What I realized later on was that I had just publicly done what I swore I'd never tell anyone I do. The only difference was that this time, someone non fictional (although portraying someone fictional) was actually talking back!

...Are you backing away from the keyboard yet? Give me just a minute.

When I speak the situation out loud and go through the motions in my room (or whatever room I'm in and no one else is), as if I were running lines in a play or spouting off an improv scene, it forces me to answer the situation immediately, to keep the flow going. Quick! The love of your life is walking away! What do you say to bring him back? Quick! The hero is gathering strength from his hero's creed, "I'm the good guy. You're the bad guy. I'm gonna beat you with ultimate bonds of friendship!" How do you throw him off his game? And so I stare down the computer screen, or the wall beyond the imaginary love interest/goody two-shoes hero, and I say what the character in the story/play/whatever would say.
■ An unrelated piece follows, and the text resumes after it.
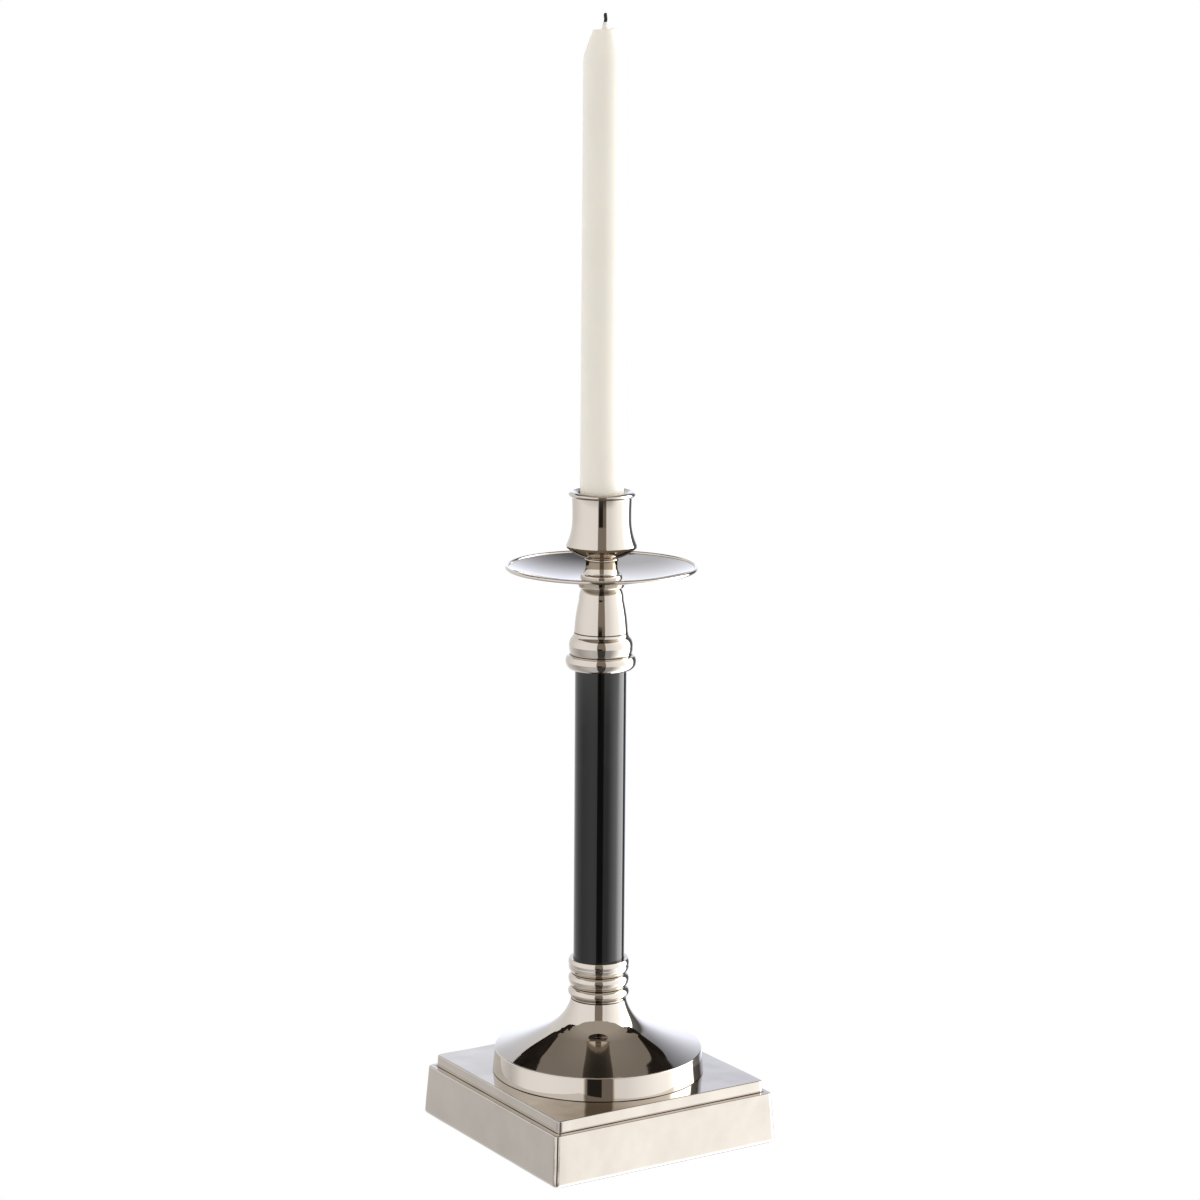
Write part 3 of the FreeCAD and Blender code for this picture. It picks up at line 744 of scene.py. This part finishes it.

It works for calmer situations too. Just have the conversation, and there it is. Afterwards, I'll think it over and see if it's something the character would really say or if it falls into a plot hole. If it's good, I plop myself down and start recreating the conversation in MSWord, praying I remember the key parts to it. That's a big reason why my first drafts are very wordy. I ramble in my thoughts, so these "conversations" ramble a bit, which makes my scenes ramble. But having that instant answer gets me thinking. Sometimes I come up with stuff that just never occurred to me before I talked/acted it out.

Maybe my play character is too much like me, and I really am neurotic. Or maybe it's just my inner thespian having a fit from performance withdrawal. Well, as the saying goes, if it ain't broke...

I'd say back to the MSWord futon, but I'd be lying. Back to the books!